# [Problem description]
Locate each line with the string "from" in the listing below and copy it.
.....
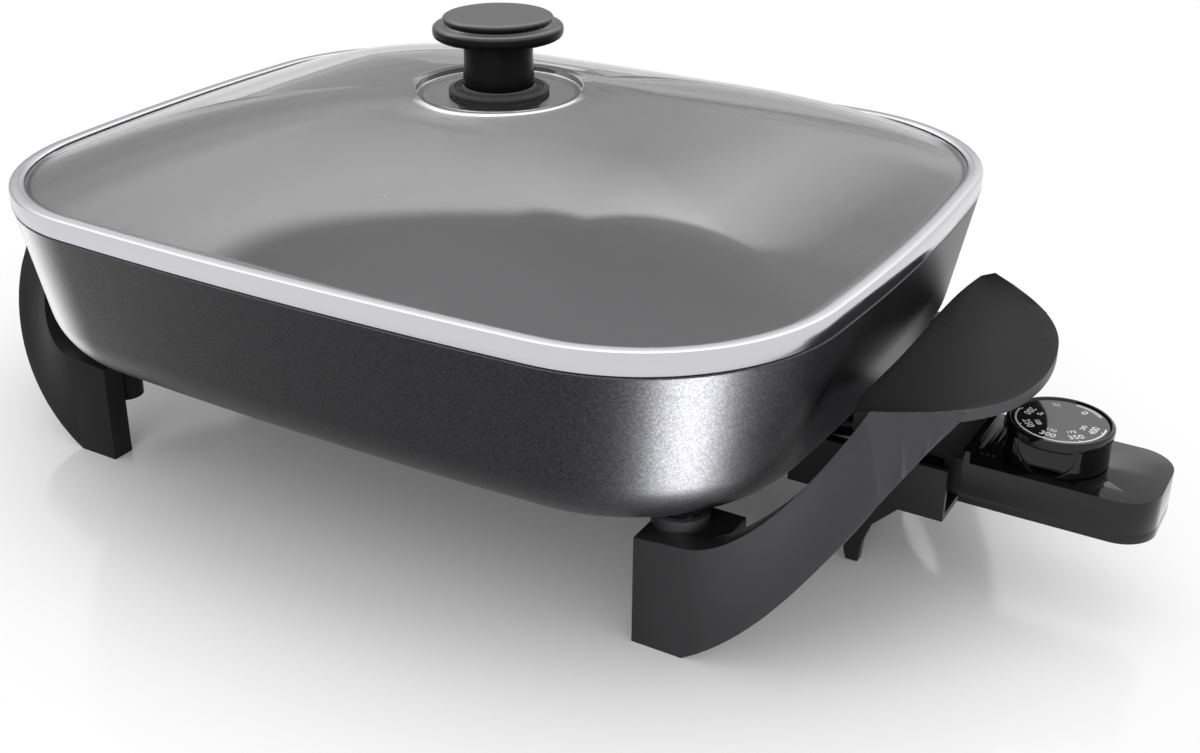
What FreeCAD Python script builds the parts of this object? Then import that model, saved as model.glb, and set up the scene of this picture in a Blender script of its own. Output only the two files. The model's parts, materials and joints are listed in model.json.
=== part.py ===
import FreeCAD, Part
import math
import os
import Sketcher
from FreeCAD import Placement, Rotation, Vector

# Electric skillet. Millimetres. The origin is on the table under the middle of the pan,
# +X runs along the pan to the temperature control, +Y to the far side, +Z up.

SIZES = [
    ("rim_half_length", 200.0), ("rim_half_width", 162.8), ("rim_corner", 87.5),
    ("long_side_radius", 2234.0), ("end_side_radius", 995.4),
    ("band_top", 136.4), ("band_bottom", 127.9), ("band_sheet", 0.9), ("band_top_width", 6.6),
    ("pan_top", 130.5), ("pan_shoulder", 127.0), ("pan_bottom", 53.3), ("lip_inset", 3.4),
    ("end_taper", 14.8), ("side_taper", 13.3), ("corner_taper", 10.0), ("shoulder_inset", 0.5),
    ("bottom_fillet", 31.0), ("wall", 3.6), ("floor", 4.0), ("inside_fillet", 27.0),
    ("pin_level", 48.5), ("pin_spacing", 26.0), ("pin_radius", 3.0), ("track_radius", 6.5),
    ("sheath_radius", 3.3), ("track_end", 152.0), ("pin_end", 196.0),
    ("glass_edge_low", 131.4), ("glass_edge_high", 135.4), ("glass_thickness", 4.0),
    ("dome_rise", 36.5), ("dimple_radius", 36.0), ("dimple_level", 168.4), ("knob_hole", 4.5),
    ("stem_radius", 16.0), ("disc_radius", 29.0), ("crown_radius", 24.5), ("knob_top", 203.2),
    ("post_x", 148.0), ("post_y", 104.0), ("post_radius", 11.5), ("shelf_top", 47.0),
    ("leg_wall", 10.8), ("leg_front", 124.5), ("leg_inner_end", 138.6), ("rim_wall", 5.0),
    ("wing_reach", 253.8), ("wing_level", 93.0), ("tip_x", 209.5), ("tip_y", 76.3), ("tip_level", 97.6),
    ("guard_start", 160.0), ("guard_end", 227.0), ("guard_half_width", 28.0), ("guard_low", 30.5),
    ("guard_high", 53.5), ("guard_wall", 2.5),
    ("control_start", 231.0), ("control_end", 304.5), ("control_half_width", 24.0),
    ("control_low", 39.5), ("control_split", 43.5), ("control_top", 57.5), ("case_wall", 2.2),
    ("control_corner", 15.0), ("probe_radius", 3.2), ("probe_tip", 112.0), ("running_gap", 0.05),
    ("dial_x", 261.5), ("dial_radius", 20.8), ("dial_low", 58.1), ("dial_top", 73.5),
]

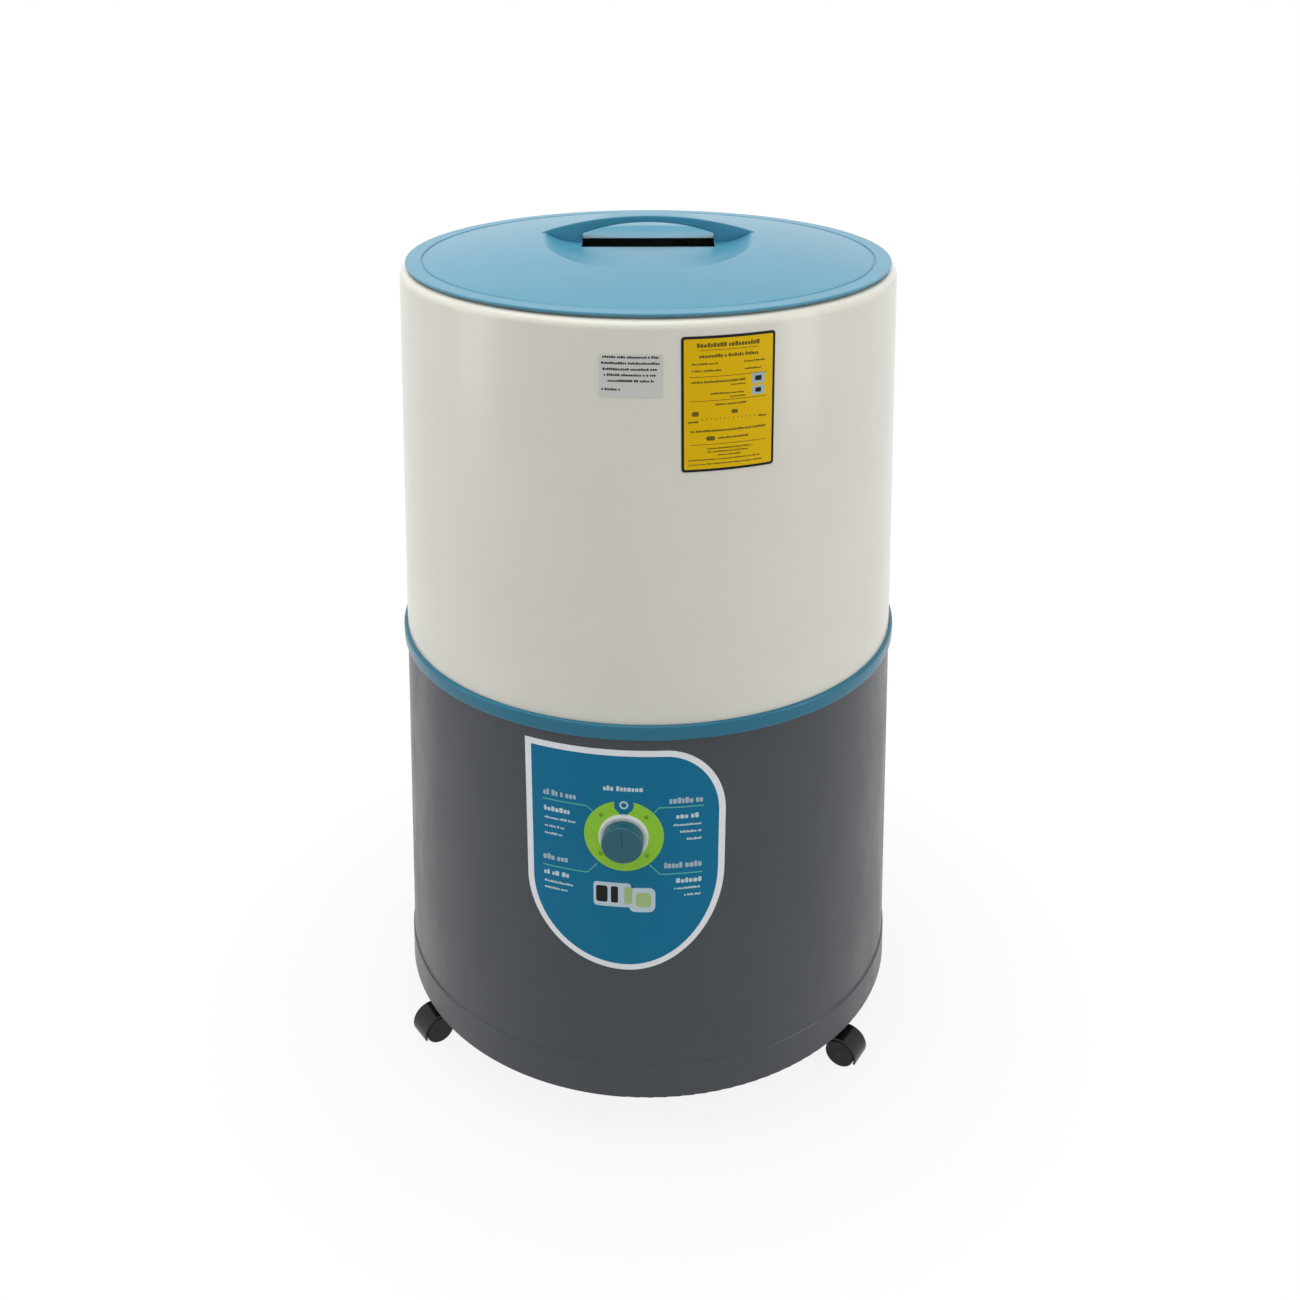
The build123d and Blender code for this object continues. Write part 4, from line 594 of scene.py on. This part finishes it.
.....
# [Exercise result]
from FreeCAD import Placement, Rotation, Vector
The build123d and Blender code for this object continues. Write part 4, from line 594 of scene.py on. This part finishes it.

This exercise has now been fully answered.